Nearly twenty years ago I met a preacher keenly interested in Flavelle. He told me a story repeated to him in a sort of admiring deprecation that very day by a Methodist preacher from Toronto who had a gift for elevated gossip. This story was probably out of the Apocrypha, as it concerned a very worldly episode in the joint experiences of Mr. Flavelle and another Canadian financier on a visit to Chicago, when the latter got a wire stating that a certain conditional donation of his to a small church in Ontario had been unexpectedly covered by the congregation with the stipulated equal amount, and that it was time to send the money. It was said that he showed the wire to Flavelle; that the two financiers took joint action on the Stock Exchange; and that the money was wired immediately. The little details about the transaction I omit, partly out of deference to the preacher who bandied the yarn—wherever he got it. He probably only half believed it himself. Even ministers will gossip.
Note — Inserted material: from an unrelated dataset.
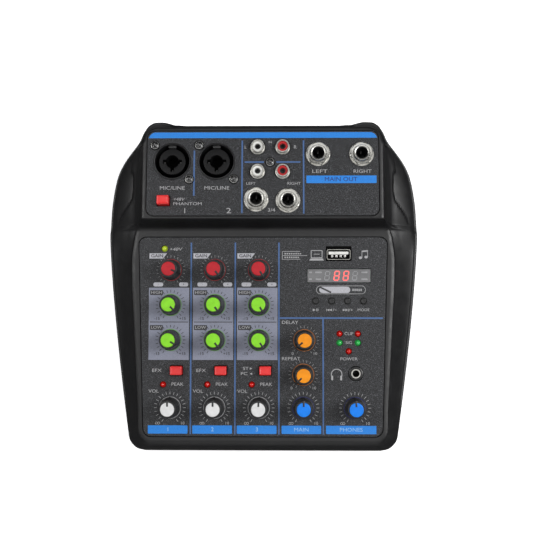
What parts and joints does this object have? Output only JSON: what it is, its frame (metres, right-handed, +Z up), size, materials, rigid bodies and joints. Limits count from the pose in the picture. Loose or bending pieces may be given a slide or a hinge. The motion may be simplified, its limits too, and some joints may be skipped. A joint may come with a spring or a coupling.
{
  "type": "mixing console",
  "caption": "Compact desktop audio mixer with a raised connector block, rotary knobs, push switches and curved side arms.",
  "frame": {"origin": "centre of the footprint at table height, under the rubber feet", "axes": "+X to the right, +Y to the back (the connector end), +Z up"},
  "size_m": [0.1724, 0.1806, 0.0564],
  "materials": {
    "housing": "fine textured black ABS",
    "panel": "charcoal metallic speckle paint",
    "knob": "satin black",
    "red_button": "satin red",
    "board": "green solder mask",
    "socket": "black moulding",
    "steel": "nickel plate",
    "led_red": "tinted clear resin",
    "led_lime": "tinted clear resin",
    "rubber": "matte",
    "cable": "grey PVC",
    "window": "smoked window"
  },
  "bodies": {
    "console": {"top_housing": "housing", "bottom_cover": "housing", "control_panel": "panel", "jack_panel": "panel", "main_board": "board", "jack_board": "board", "ribbon_cable": "cable", "phantom_led": "led_lime", "peak_led_1": "led_red", "peak_led_2": "led_red", "peak_led_3": "led_red", "meter_led_block": "led_red", "display_window": "window", "combo_jack_1": "socket", "combo_jack_2": "socket", "rca_block": "socket", "stereo_jack_left": "socket", "stereo_jack_right": "socket", "main_jack_left": "socket", "main_jack_right": "socket", "stereo_nut_left": "steel", "stereo_nut_right": "steel", "main_nut_left": "steel", "main_nut_right": "steel", "headphone_jack": "socket", "usb_a_port": "steel", "usb_b_port": "steel", "foot_front_left": "rubber", "foot_front_right": "rubber", "foot_back_left": "rubber", "foot_back_right": "rubber", "combo_screw_1_back": "steel", "combo_screw_1_front": "steel", "combo_screw_2_back": "steel", "combo_screw_2_front": "steel", "rca_screw": "steel"},
    "gain_knob_1": {"gain_knob_1": "knob"},
    "gain_knob_2": {"gain_knob_2": "knob"},
    "gain_knob_3": {"gain_knob_3": "knob"},
    "high_knob_1": {"high_knob_1": "knob"},
    "high_knob_2": {"high_knob_2": "knob"},
    "high_knob_3": {"high_knob_3": "knob"},
    "low_knob_1": {"low_knob_1": "knob"},
    "low_knob_2": {"low_knob_2": "knob"},
    "low_knob_3": {"low_knob_3": "knob"},
    "volume_knob_1": {"volume_knob_1": "knob"},
    "volume_knob_2": {"volume_knob_2": "knob"},
    "volume_knob_3": {"volume_knob_3": "knob"},
    "delay_knob": {"delay_knob": "knob"},
    "repeat_knob": {"repeat_knob": "knob"},
    "main_knob": {"main_knob": "knob"},
    "phones_knob": {"phones_knob": "knob"},
    "effect_switch_1": {"effect_switch_1": "red_button"},
    "effect_switch_2": {"effect_switch_2": "red_button"},
    "source_switch": {"source_switch": "red_button"},
    "phantom_switch": {"phantom_switch": "red_button"},
    "play_button": {"play_button": "knob"},
    "back_button": {"back_button": "knob"},
    "forward_button": {"forward_button": "knob"},
    "mode_button": {"mode_button": "knob"}
  },
  "joints": [
    {"name": "gain_knob_1_turn", "type": "hinge", "parent": "console", "child": "gain_knob_1", "pos_m": [-0.05075, 0.00642, 0.03969], "axis": [0, -0.1392, 0.9903], "range_deg": [-38, 262]},
    {"name": "gain_knob_2_turn", "type": "hinge", "parent": "console", "child": "gain_knob_2", "pos_m": [-0.02645, 0.00642, 0.03969], "axis": [0, -0.1392, 0.9903], "range_deg": [-9, 291]},
    {"name": "gain_knob_3_turn", "type": "hinge", "parent": "console", "child": "gain_knob_3", "pos_m": [-0.00215, 0.00642, 0.03969], "axis": [0, -0.1392, 0.9903], "range_deg": [-1, 299]},
    {"name": "high_knob_1_turn", "type": "hinge", "parent": "console", "child": "high_knob_1", "pos_m": [-0.05075, -0.01269, 0.037], "axis": [0, -0.1392, 0.9903], "range_deg": [-15, 285]},
    {"name": "high_knob_2_turn", "type": "hinge", "parent": "console", "child": "high_knob_2", "pos_m": [-0.02645, -0.01269, 0.037], "axis": [0, -0.1392, 0.9903], "range_deg": [-5, 295]},
    {"name": "high_knob_3_turn", "type": "hinge", "parent": "console", "child": "high_knob_3", "pos_m": [-0.00215, -0.01269, 0.037], "axis": [0, -0.1392, 0.9903], "range_deg": [-1, 299]},
    {"name": "low_knob_1_turn", "type": "hinge", "parent": "console", "child": "low_knob_1", "pos_m": [-0.05075, -0.03171, 0.03433], "axis": [0, -0.1392, 0.9903], "range_deg": [-30, 270]},
    {"name": "low_knob_2_turn", "type": "hinge", "parent": "console", "child": "low_knob_2", "pos_m": [-0.02645, -0.03171, 0.03433], "axis": [0, -0.1392, 0.9903], "range_deg": [-7, 293]},
    {"name": "low_knob_3_turn", "type": "hinge", "parent": "console", "child": "low_knob_3", "pos_m": [-0.00215, -0.03171, 0.03433], "axis": [0, -0.1392, 0.9903], "range_deg": [-4, 296]},
    {"name": "volume_knob_1_turn", "type": "hinge", "parent": "console", "child": "volume_knob_1", "pos_m": [-0.05075, -0.06825, 0.0292], "axis": [0, -0.1392, 0.9903], "range_deg": [-150, 150]},
    {"name": "volume_knob_2_turn", "type": "hinge", "parent": "console", "child": "volume_knob_2", "pos_m": [-0.02645, -0.06825, 0.0292], "axis": [0, -0.1392, 0.9903], "range_deg": [-150, 150]},
    {"name": "volume_knob_3_turn", "type": "hinge", "parent": "console", "child": "volume_knob_3", "pos_m": [-0.00215, -0.06825, 0.0292], "axis": [0, -0.1392, 0.9903], "range_deg": [-147, 153]},
    {"name": "delay_knob_turn", "type": "hinge", "parent": "console", "child": "delay_knob", "pos_m": [0.02275, -0.03181, 0.03432], "axis": [0, -0.1392, 0.9903], "range_deg": [-281, 19]},
    {"name": "repeat_knob_turn", "type": "hinge", "parent": "console", "child": "repeat_knob", "pos_m": [0.02215, -0.05042, 0.0317], "axis": [0, -0.1392, 0.9903], "range_deg": [-286, 14]},
    {"name": "main_knob_turn", "type": "hinge", "parent": "console", "child": "main_knob", "pos_m": [0.02215, -0.06825, 0.0292], "axis": [0, -0.1392, 0.9903], "range_deg": [-150, 150]},
    {"name": "phones_knob_turn", "type": "hinge", "parent": "console", "child": "phones_knob", "pos_m": [0.0503, -0.06825, 0.0292], "axis": [0, -0.1392, 0.9903], "range_deg": [-154, 146]},
    {"name": "effect_switch_1_press", "type": "slide", "parent": "console", "child": "effect_switch_1", "axis": [0, -0.1392, 0.9903], "range_m": [-0.0025, 0], "stiffness_N_per_m": 400, "springref_m": 0.0006},
    {"name": "effect_switch_2_press", "type": "slide", "parent": "console", "child": "effect_switch_2", "axis": [0, -0.1392, 0.9903], "range_m": [-0.0025, 0], "stiffness_N_per_m": 400, "springref_m": 0.0006},
    {"name": "source_switch_press", "type": "slide", "parent": "console", "child": "source_switch", "axis": [0, -0.1392, 0.9903], "range_m": [-0.0025, 0], "stiffness_N_per_m": 400, "springref_m": 0.0006},
    {"name": "phantom_switch_press", "type": "slide", "parent": "console", "child": "phantom_switch", "axis": [0, -0.0558, 0.9984], "range_m": [-0.0025, 0], "stiffness_N_per_m": 400, "springref_m": 0.0006},
    {"name": "play_button_press", "type": "slide", "parent": "console", "child": "play_button", "axis": [0, -0.1392, 0.9903], "range_m": [-0.0005, 0], "stiffness_N_per_m": 1500, "springref_m": 0.0002},
    {"name": "back_button_press", "type": "slide", "parent": "console", "child": "back_button", "axis": [0, -0.1392, 0.9903], "range_m": [-0.0005, 0], "stiffness_N_per_m": 1500, "springref_m": 0.0002},
    {"name": "forward_button_press", "type": "slide", "parent": "console", "child": "forward_button", "axis": [0, -0.1392, 0.9903], "range_m": [-0.0005, 0], "stiffness_N_per_m": 1500, "springref_m": 0.0002},
    {"name": "mode_button_press", "type": "slide", "parent": "console", "child": "mode_button", "axis": [0, -0.1392, 0.9903], "range_m": [-0.0005, 0], "stiffness_N_per_m": 1500, "springref_m": 0.0002}
  ]
}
Much has been said about Sir Joseph's religious affairs. He has had many. He has been in publicity over a few, such as the controversy between the late Dr. Carman, his old adversary, and Rev. George Jackson, his then pastor, whom he defended. Flavelle has never concealed his enthusiasm for the church. He has entertained many a celebrated minister. He has been prominently identified with Missions, with the Methodist Book Room—that sadly unecclesiastical corporation—with debates in Conference on amusements and other things, with Methodist education. In all these he has practised the text, "Whatsoever thy hand findeth to do." The church needed Flavelle's organizing hand. He generously lent it. He could not do otherwise without being untrue to his own prodigious and inherited passion for a certain kind of organized religion.
The personal faith of a public man is no business for the critic, except where that faith becomes public works. Sir Joseph has been conspicuously aligned with the militant work of the Church. It has been the belief of those who know him, casually or intimately, that his philanthropic works were inspired by his faith. But many men have had as much faith with less works, because of too much dissipating emotion. Sir Joseph with all his juvenility of impulse had a way of hitching his emotions up to a job. The church needed organization. Other wealth-getting Methodists were prominent in pews, public donations and conferences. Flavelle believed in the seven days' work. He had a programme of action for the Sabbath. Church, social work, business, were to him very much one thing; all in need of organization to get results. He had no use for the idle church and less for what he called "the dead hand"—referring to the influence of his old adversary, Dr. Carman, who thought it presumption in a wealthy pork-packer to regard himself as a critic of clerical authority.